Apple’s not your only option. Cloud services like Dropbox, Google Photos, and Amazon Prime Photos let you auto-upload your photos the instant you take them, keeping them safe in a digital locker, meaning you can delete as you go. (You can also auto-upload to multiple services, for extra backup). Some, like Carousel, Dropbox’s photo organizer, will automatically go in and delete pics from your phone that it has already backed up. Google Photos is free, Amazon Prime Photos is included in a $99/year Prime membership, and Dropbox starts at 2GB free, up to 1TB for $99 per year.

Audit Your Apps

Download whatever apps you want. Go nuts.
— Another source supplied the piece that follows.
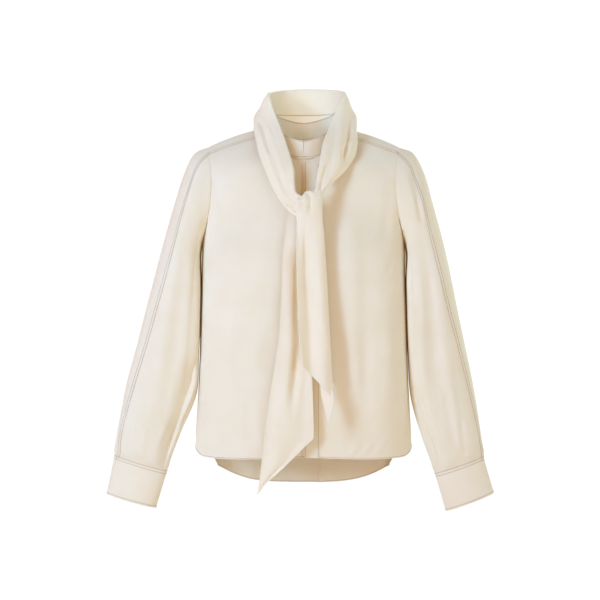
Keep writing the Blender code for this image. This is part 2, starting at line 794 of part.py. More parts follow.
def add_knot():
    """The knot, a soft block with folds running down its front."""
    rings = []
    last = len(KNOT["z"]) - 1
    for k in range(2 * last + 1):
        value = {name: read(KNOT, name, k / 2) for name in KNOT}
        ring = []
        for side in range(KNOT_SIDES):
            a = 2 * math.pi * side / KNOT_SIDES
            x = math.copysign(abs(math.cos(a)) ** KNOT_SQUARENESS, math.cos(a))
            y = math.copysign(abs(math.sin(a)) ** KNOT_SQUARENESS, math.sin(a))
            crease = KNOT_FOLD_DEPTH * math.cos(KNOT_FOLDS * a * 2)
            ring.append(
                (
                    KNOT_X + value["shift"] + (value["half_x"] - 1 + crease) * x,
                    value["y"] + (value["half_y"] - 1 + crease) * y,
                    value["z"],
                )
            )
        rings.append(ring)
    points = [p for ring in rings for p in ring]
    faces = []
    for k in range(len(rings) - 1):
        for side in range(KNOT_SIDES):
            nxt = (side + 1) % KNOT_SIDES
            a, b = k * KNOT_SIDES + side, k * KNOT_SIDES + nxt
            faces.append((a, b, b + KNOT_SIDES, a + KNOT_SIDES))
    faces.append(tuple(reversed(range(KNOT_SIDES))))
    faces.append(tuple(range((len(rings) - 1) * KNOT_SIDES, len(rings) * KNOT_SIDES)))
    return add_object("tie_knot", points, faces)


def build_tail(tail, phase):
    """Surface of a hanging tail, waving softly across its width."""
    count = (len(tail["y"]) - 1) * TAIL_ROW_STEPS
    grid = []
    for k in range(count + 1):
        value = {name: read(tail, name, k / TAIL_ROW_STEPS) for name in tail}
        left = np.array([value["left_x"], value["y"], value["left_z"]])
        right = np.array([value["right_x"], value["y"], value["right_z"]])
        row = []
        for j in range(TAIL_ACROSS + 1):
            u = j / TAIL_ACROSS
            point = left + (right - left) * u
            point[1] -= value["wave"] * math.cos(2 * math.pi * (TAIL_WAVES * u + phase))
            row.append(point)
        grid.append(row)
    return surface(np.array(grid), flip=True)


def add_button(side, sleeve, bottom):
    """A small round button seated on a cuff's lap."""
    cuff = cuff_grid(sleeve, bottom)
    middle = (CUFF_ROWS + 1) // 2
    column = cuff.shape[1] - 1 - CUFF_LAP_STEPS // 2
    seat = cuff[middle, column]
    normal = -grid_normals(cuff)[middle, column]
    if normal[1] < 0:
        normal = -normal
    if side == "right":
        seat = seat * np.array([-1, 1, 1])
        normal = normal * np.array([-1, 1, 1])
    across = np.cross(normal, (0, 0, 1))
    across /= np.linalg.norm(across)
    up = np.cross(across, normal)
    levels = (
        (BUTTON_SEAT, BUTTON_RADIUS - BUTTON_RIM),
        (BUTTON_SEAT + BUTTON_RIM, BUTTON_RADIUS),
        (BUTTON_SEAT + BUTTON_THICKNESS - BUTTON_RIM, BUTTON_RADIUS),
        (BUTTON_SEAT + BUTTON_THICKNESS, BUTTON_RADIUS - BUTTON_RIM),
    )
    points = []
    for height, radius in levels:
        for k in range(BUTTON_SIDES):
            a = 2 * math.pi * k / BUTTON_SIDES
            points.append(seat + normal * height + radius * (math.cos(a) * across + math.sin(a) * up))
    faces = []
    for level in range(len(levels) - 1):
        for k in range(BUTTON_SIDES):
            a = level * BUTTON_SIDES + k
            b = level * BUTTON_SIDES + (k + 1) % BUTTON_SIDES
            faces.append((a, a + BUTTON_SIDES, b + BUTTON_SIDES, b))
    faces.append(tuple(range(BUTTON_SIDES)))
    faces.append(tuple(reversed(range(3 * BUTTON_SIDES, 4 * BUTTON_SIDES))))
    return add_object("cuff_button_" + side, points, faces, BUTTON_COLOUR, 0.35)


def main():
    for item in list(bpy.data.objects):
        bpy.data.objects.remove(item)
    parts = {**build_body(), **build_sleeves(), "collar_stand": build_stand()}
    placket = parts.pop("placket")
    shared = shared_normals(parts.values())
    firm = ("collar_stand", "cuff_left", "cuff_right")
    for name, part in parts.items():
        add_wall(name, part, shared, FIRM_CLOTH if name in firm else BODY_CLOTH)
    add_wall("placket", placket, shared_normals([placket]), PLACKET_CLOTH, PLACKET_CLOTH + PLACKET_GAP)
    hung = {
        "tie_neck": (build_tie_neck(), FIRM_CLOTH),
        "tie_tail_front": (build_tail(TAIL_FRONT, 0.1), TAIL_CLOTH),
        "tie_tail_back": (build_tail(TAIL_BACK, 0.45), TAIL_CLOTH),
    }
    for name, (part, thickness) in hung.items():
        add_wall(name, part, shared_normals([part]), thickness)
    add_knot()
    add_button("left", SLEEVE_LEFT, CUFF_BOTTOM["left"])
    add_button("right", SLEEVE_RIGHT, CUFF_BOTTOM["right"])


main()
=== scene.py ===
# A long-sleeved crepe blouse with a scarf tied round its stand collar, filled out as if worn.
# Tables are in millimetres: +x is the wearer's left, -y the front, +z up, from the middle of the neck seam.

import math

import bpy
import numpy as np
from mathutils import Matrix, Vector


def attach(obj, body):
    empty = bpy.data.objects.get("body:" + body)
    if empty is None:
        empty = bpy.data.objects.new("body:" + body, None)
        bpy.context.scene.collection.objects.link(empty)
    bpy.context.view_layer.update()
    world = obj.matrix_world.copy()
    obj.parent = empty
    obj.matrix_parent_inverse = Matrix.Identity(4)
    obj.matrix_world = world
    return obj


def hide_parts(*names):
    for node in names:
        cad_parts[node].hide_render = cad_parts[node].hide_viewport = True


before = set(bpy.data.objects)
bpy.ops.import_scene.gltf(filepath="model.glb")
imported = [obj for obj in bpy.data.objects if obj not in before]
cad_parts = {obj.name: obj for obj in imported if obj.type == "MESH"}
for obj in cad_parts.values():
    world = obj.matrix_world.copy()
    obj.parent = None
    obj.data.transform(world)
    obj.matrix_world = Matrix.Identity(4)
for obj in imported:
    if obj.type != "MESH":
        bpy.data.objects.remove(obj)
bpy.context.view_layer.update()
for item in list(bpy.context.selected_objects):
    item.select_set(False)

mm = 0.001

print("camera")
cameraSetup = {"place": (-0.0064, -2.6, -0.302), "lens": 85.7, "sensor": 36.0}
# The same view in mm: one dot of the picture is this wide at the plane of the neck
viewSetup = {"dot": 1.82, "distance": 2600, "x": -6.4, "z": -302, "column": 303.5, "row": 134}
cameraData = bpy.data.cameras.new("frontCamera")
cameraData.lens = cameraSetup["lens"]
cameraData.sensor_width = cameraSetup["sensor"]
cameraData.clip_end = 50
camera = bpy.data.objects.new("frontCamera", cameraData)
camera.location = cameraSetup["place"]
camera.rotation_euler = (math.radians(90), 0, 0)
bpy.context.scene.collection.objects.link(camera)
bpy.context.scene.camera = camera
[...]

But check back in every few weeks, and nuke any that you haven’t used in that time. Better still, if you find yourself approaching your 16GB limit, go to Settings > General > Usage > Manage Storage to see which apps are prime offenders. You’ll find that Messages eats up more than you thought (those pics!), as does Podcasts, News, and your music or comic book apps of choice. Clean house; you can always download again when you need it.

Embrace the Upgrade

OK, so this one’s a gimme, but staying current on your OS and app upgrades will help more than it has in years past. In iOS 9, Apple has introduced “app thinning,” a combination of enhancements that amount to apps taking up only as much space as they need in the moment. As long as developers are on board, you’ll see major improvements, especially on multi-level games.

Just Go 64GB (the easiest and best choice)

Living happily with a 16GB iPhone is doable, I promise. It just takes a lot of active management. If that amount of time fiddling with your iPhone is worth $100 to you, then by all means, spend that money elsewhere. If you’d just as soon spend more time playing Monument Valley than deleting it, well, you might as well pay up.